Pick one output format — show notes or LinkedIn caption — and write a finished version from your last episode. Do not write instructions; write the actual output. Save it as "Example: [Episode Title]" at the top of that template. That one finished example is worth more than three pages of instructions for a new VA.

The SOP Is Not the End State — It Is the Starting Condition for Every Hire You Make Next

Every time you change a VA, switch a tool, or add a platform, you pay a cost. If your repurposing process is undocumented, that cost is the full cost of rebuilding the workflow from scratch — re-explaining, re-demonstrating, absorbing the rework from the first few weeks while the new person figures out what "good" looks like.

Operators who go through this cycle repeatedly are paying the undocumented workflow tax on every transition. The SOP eliminates that tax. The standard is written down. It does not live in anyone's head. When the VA changes, the document stays.

The SOP also functions as your own documented workflow before any VA exists. Running it yourself means you stop rebuilding the process each week. The cognitive load of Wednesday drops because you are executing a checklist, not reconstructing a sequence from memory. And when you do hire, the documentation is already there — written under normal working conditions, not reconstructed under deadline pressure on the new VA's first day.
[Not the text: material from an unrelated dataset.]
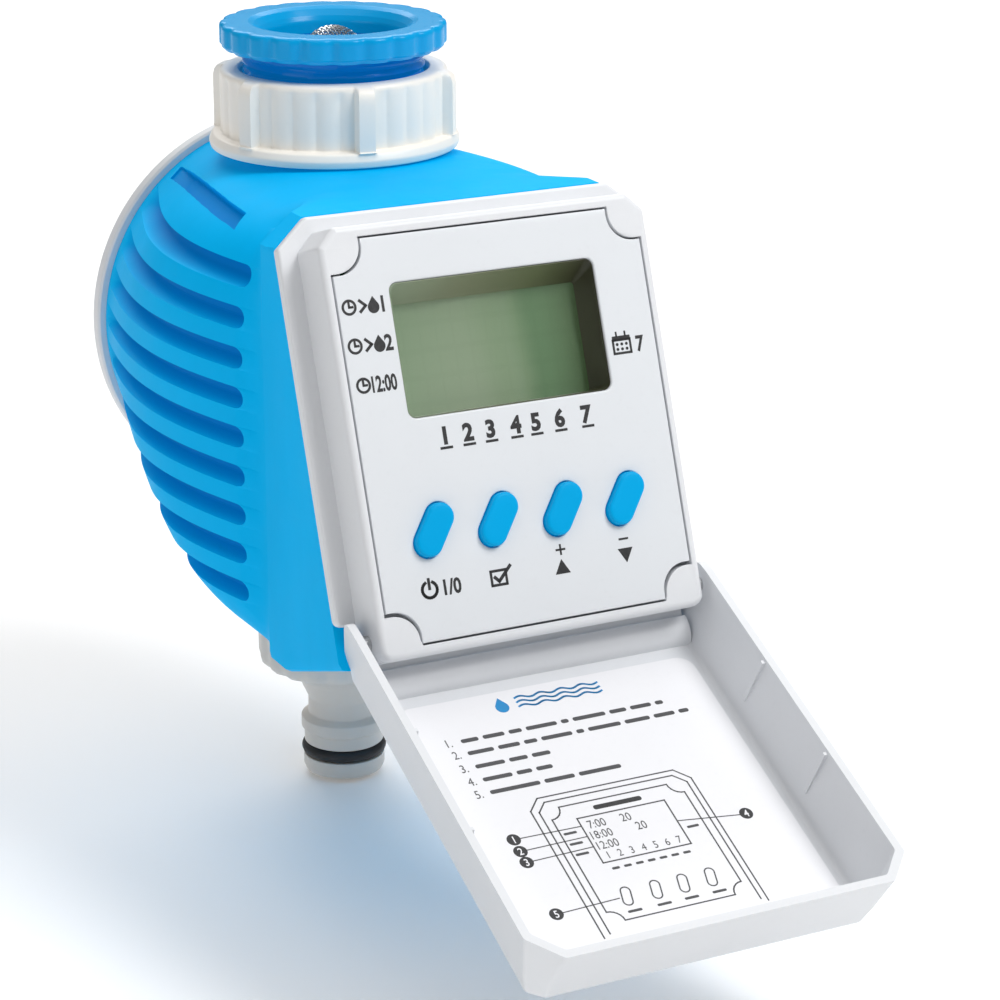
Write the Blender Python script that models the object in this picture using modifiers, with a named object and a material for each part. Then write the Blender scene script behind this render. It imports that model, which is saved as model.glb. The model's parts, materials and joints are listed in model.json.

The one thing to avoid is waiting until the SOP is perfect before using it. An incomplete SOP run on a real episode is more valuable than a complete SOP that has never been tested. Every step where the VA had to ask a question, or where you made a judgment call that was not written down, is a gap that needs one sentence added to the document. The SOP improves through use, not through planning.

Run your SOP draft on the next episode drop — even if it is incomplete. After the episode publishes, add one sentence to the SOP for every decision you made that was not already written down. After four episodes, you will have a document that reflects how you actually work, not how you planned to work. That document is the starting condition for every hire you make after this one.